Segundo o Ministério Público de São Paulo, Fábio mantém ‘ligação pessoal’ com Cariani. São amigos de ‘longa data’, dizem os investigadores.
O inquérito ainda enfatiza a ligação de Cariani com um funcionário de Fábio, Rodrigo Gomes Pereira, que seria usado no esquema para fazer depósitos na conta da Anidrol, sob responsabilidade das empresas vítimas das fraudes.
Lança Perfume
A Promotoria argumentou à Justiça que existem ‘diversos elementos que robustecem a utilização reiterada da Anidrol como peça do mecanismo engendrado para o tráfico de drogas.
Os promotores destacam o envolvimento da empresa em ‘transações suspeitas’ que ensejaram investigação da Polícia Civil de São Paulo. A Promotoria cita um inquérito, conduzido em São Bernardo do Campo, na Grande São Paulo, que levou à condenação de uma quadrilha por associação para o tráfico de drogas.
No bojo do processo, um sentenciado afirmou que fornecia tricloroetileno - usado para a fabricação de lança-perfume - para um traficante conhecido como ‘Rato’. Ele alegou que retirava o insumo químico no laboratório Anidrol.
Segundo o MP, a empresa emitiu 107 notas fiscais para a empresa do réu, totalizando a venda de 9 mil litros do produto químico usado na produção de lança perfume.
Nesse contexto, a Promotoria sustenta. “Tais antecedentes agravam as suspeitas de que a Anidrol obtém vantagens financeiras sendo parceira ou, no mínimo, conivente com grupos criminosos dedicados à produção de entorpecentes.”
A organização da quadrilha
A Promotoria coloca Cariani e sua sócia no topo da quadrilha sob suspeita, como integrantes do núcleo responsável pela venda dos produtos químicos destinados à preparação das drogas.
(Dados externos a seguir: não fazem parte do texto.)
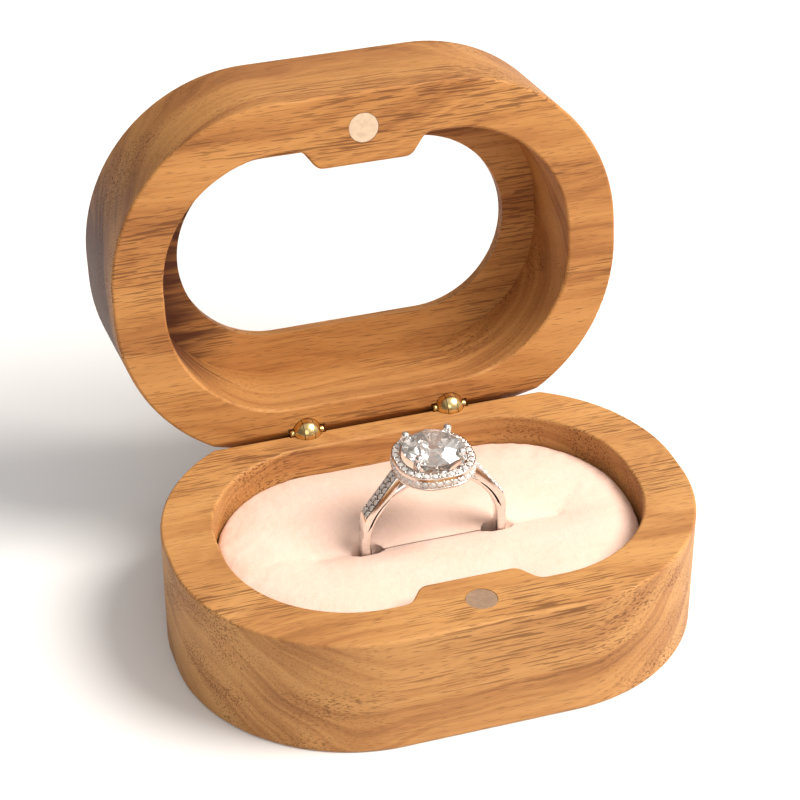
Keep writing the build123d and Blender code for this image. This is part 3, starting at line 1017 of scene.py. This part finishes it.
def make_room():
    """A studio that is bright towards the upper right and darker towards the lower left."""
    world = bpy.data.worlds.new("studio")
    world.use_nodes = True
    tree = world.node_tree
    where = tree.nodes.new("ShaderNodeTexCoord")
    toward = tree.nodes.new("ShaderNodeVectorMath")
    toward.operation = "DOT_PRODUCT"
    toward.inputs[1].default_value = bright_side.normalized()
    ramp = tree.nodes.new("ShaderNodeValToRGB")
    dark, bright = ramp.color_ramp.elements
    dark.color, dark.position = dark_wall, 0.0
    bright.color, bright.position = bright_wall, 0.8
    background = tree.nodes["Background"]
    tree.links.new(where.outputs["Generated"], toward.inputs[0])
    tree.links.new(toward.outputs["Value"], ramp.inputs["Fac"])
    tree.links.new(ramp.outputs["Color"], background.inputs["Color"])
    background.inputs["Strength"].default_value = room_strength
    bpy.context.scene.world = world
    bpy.context.scene.view_settings.view_transform = "Standard"


def soft_light(name, place, size, power, tint):
    lamp = bpy.data.lights.new(name, "AREA")
    lamp.shape = "DISK"
    lamp.size = size
    lamp.energy = power
    lamp.color = tint
    made = bpy.data.objects.new(name, lamp)
    made.location = place
    made.rotation_euler = (light_aim - Vector(place)).to_track_quat("-Z", "Y").to_euler()
    bpy.context.scene.collection.objects.link(made)


def make_camera():
    level = Vector((math.sin(camera_azimuth), -math.cos(camera_azimuth), 0))
    back = level * math.cos(camera_elevation) + Vector((0, 0, math.sin(camera_elevation)))
    lens = bpy.data.cameras.new("camera")
    lens.lens = 110.6
    lens.sensor_width = 36
    lens.shift_x = -0.0068
    lens.shift_y = 0.058
    lens.clip_start = 0.01
    camera = bpy.data.objects.new("camera", lens)
    camera.location = camera_target + back * camera_distance
    camera.rotation_euler = (-back).to_track_quat("-Z", "Y").to_euler()
    bpy.context.scene.collection.objects.link(camera)
    bpy.context.scene.camera = camera


# ---------------------------------------------------------------- the whole box
finish_wood()
finish_fittings()
finish_nodes(clear_acrylic(), "window_pane")
make_cushion()
make_ring(white_gold("white_gold", 0.11))
make_floor()
make_room()
soft_light("key", place=(0.42, -0.23, 0.62), size=0.46, power=7.9, tint=(1.0, 0.94, 0.87))
soft_light("fill", place=(-0.20, -0.60, 0.35), size=0.4, power=0.8, tint=(1.0, 0.95, 0.90))
make_camera()
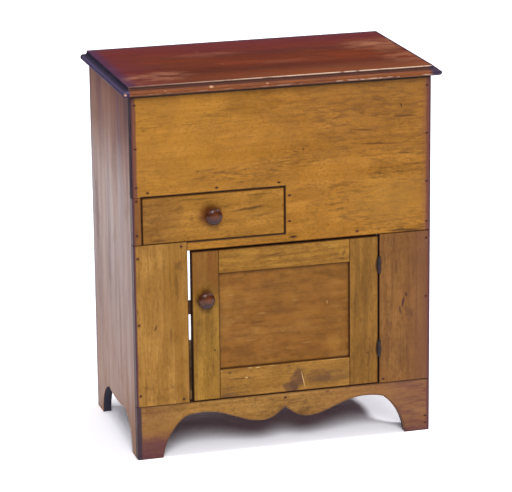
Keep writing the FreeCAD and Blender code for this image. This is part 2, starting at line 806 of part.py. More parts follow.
panel_reach = S.groove_depth - S.panel_play
panel_left = FRAME_LEFT - panel_reach
panel_bottom = FRAME_BOTTOM - panel_reach
panel_width = FRAME_RIGHT + panel_reach - panel_left
panel_height = FRAME_TOP + panel_reach - panel_bottom
panel_face = block(
    "door_panel_face",
    (panel_left, S.panel_recess, panel_bottom),
    (panel_left + panel_width, S.panel_recess + S.panel_edge_thickness, panel_bottom + panel_height),
)
feather_width = FRAME_RIGHT - FRAME_LEFT - S.panel_play * 2
feather_height = FRAME_TOP - FRAME_BOTTOM - S.panel_play * 2
feather = doc.addObject("Part::Wedge", "door_panel_feather")
bind(
    feather,
    Xmin=ZERO,
    Xmax=feather_width,
    Zmin=ZERO,
    Zmax=feather_height,
    Ymin=ZERO,
    Ymax=S.panel_thickness - S.panel_edge_thickness,
    X2min=S.panel_bevel_width,
    X2max=feather_width - S.panel_bevel_width,
    Z2min=S.panel_bevel_width,
    Z2max=feather_height - S.panel_bevel_width,
)
place(
    feather,
    FRAME_LEFT + S.panel_play,
    S.panel_recess + S.panel_edge_thickness,
    FRAME_BOTTOM + S.panel_play,
)
part(fuse("door_panel", [panel_face, feather]), "door_panel")

# ------------------------------------------------------------------------ drawer
# The front laps the ends of the sides with two half-blind dovetails at each corner.

drawer_left = DRAWER_LEFT + S.drawer_side_gap
drawer_right = DRAWER_RIGHT - S.drawer_side_gap
drawer_bottom_z = DRAWER_SILL + S.drawer_bottom_gap
drawer_top = DRAWER_HEAD - S.drawer_top_gap
box_height = drawer_top - S.drawer_top_drop - drawer_bottom_z
drawer_end = BACK_FACE - S.drawer_rear_gap
tray_underside = drawer_bottom_z + S.drawer_bottom_up
tray_top = tray_underside + S.drawer_bottom_thickness
back_front = drawer_end - S.drawer_side_thickness

drawer_tray = part(
    block(
        "drawer_bottom",
        (
            drawer_left + S.drawer_side_thickness - S.drawer_groove,
            S.drawer_front_thickness - S.drawer_groove,
            tray_underside,
        ),
        (
            drawer_right - S.drawer_side_thickness + S.drawer_groove,
            drawer_end,
            tray_top,
        ),
    ),
    "drawer_bottom",
)
drawer_back = part(
    block(
        "drawer_back",
        (
            drawer_left + S.drawer_side_thickness - S.drawer_housing,
            back_front - S.drawer_side_thickness,
            tray_top,
        ),
        (
            drawer_right - S.drawer_side_thickness + S.drawer_housing,
            back_front,
            drawer_top - S.drawer_top_drop,
        ),
    ),
    "drawer_back",
)


def dovetailed_side(name, left):
    """A drawer side with two tails on its front end, grooved and housed."""
    shoulder = S.drawer_front_thickness
    tail_height = (box_height - S.dovetail_half_pin * 2 - S.dovetail_pin) / 2
    first = S.dovetail_half_pin
    second = first + tail_height + S.dovetail_pin
    corners = [(drawer_end, ZERO), (drawer_end, box_height), (shoulder, box_height)]
    for foot in (second, first):
        head = foot + tail_height
        corners += [
            (shoulder, head),
            (S.dovetail_lap, head + S.dovetail_flare),
            (S.dovetail_lap, foot - S.dovetail_flare),
            (shoulder, foot),
        ]
    corners.append((shoulder, ZERO))
    blank = pad(f"{name}_blank", "YZ_Plane", corners, S.drawer_side_thickness)
    place(blank, left, ZERO, drawer_bottom_z)
    return part(cut(name, blank, [drawer_tray, drawer_back]), name)


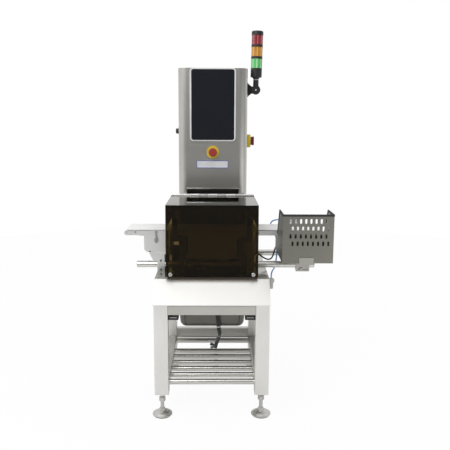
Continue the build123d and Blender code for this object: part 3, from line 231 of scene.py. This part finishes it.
def polishedSteel(name, light, dark, rough, scale=9.0, detail=5.0):
    material, tree, shader = newMaterial(name)
    handling = noise(tree, (scale, scale, scale), detail=detail)
    colour = mixColours(tree, remap(tree, handling, 0, 1), light, dark)
    asMetal(tree, shader, colour, remap(tree, handling, rough * 0.7, rough * 1.5))
    return material


def mouldedPlastic(name, colour, rough, depth=0.12, coat=0.0):
    # an even colour with cloudy wear in its gloss and a fine moulded grain
    material, tree, shader = newMaterial(name)
    grainy = noise(tree, unstretched, scale=2500.0, detail=2.0)
    cloudy = noise(tree, (14.0, 14.0, 14.0))
    shade = tuple(channel * 0.8 for channel in colour)
    tree.links.new(mixColours(tree, remap(tree, cloudy, 0, 1), colour, shade), shader.inputs["Base Color"])
    tree.links.new(remap(tree, cloudy, rough - 0.05, rough + 0.07), shader.inputs["Roughness"])
    shader.inputs["Coat Weight"].default_value = coat
    shader.inputs["Coat Roughness"].default_value = 0.08
    bump(tree, shader, grainy, depth)
    return material


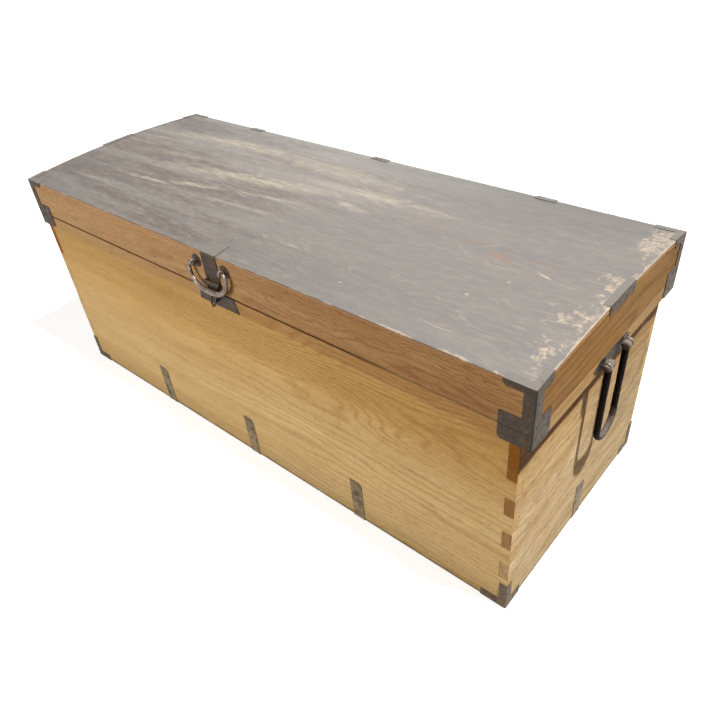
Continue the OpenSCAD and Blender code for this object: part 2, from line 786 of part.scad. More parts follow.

Outro integrante desse núcleo seria Fábio Spínola, que também é apontado como ‘principal elo entre as empresas químicas e os interessados nos insumos’. Spínola faz parte do ‘núcleo encarregado de intermediar o fornecimento das substâncias controladas à produção de entorpecentes’.
A Promotoria aponta ainda que o grupo ‘ocultava os reais beneficiários do esquema’ formado por 14 investigados que ‘agiram de modo a blindar os verdadeiros nomes da associação’.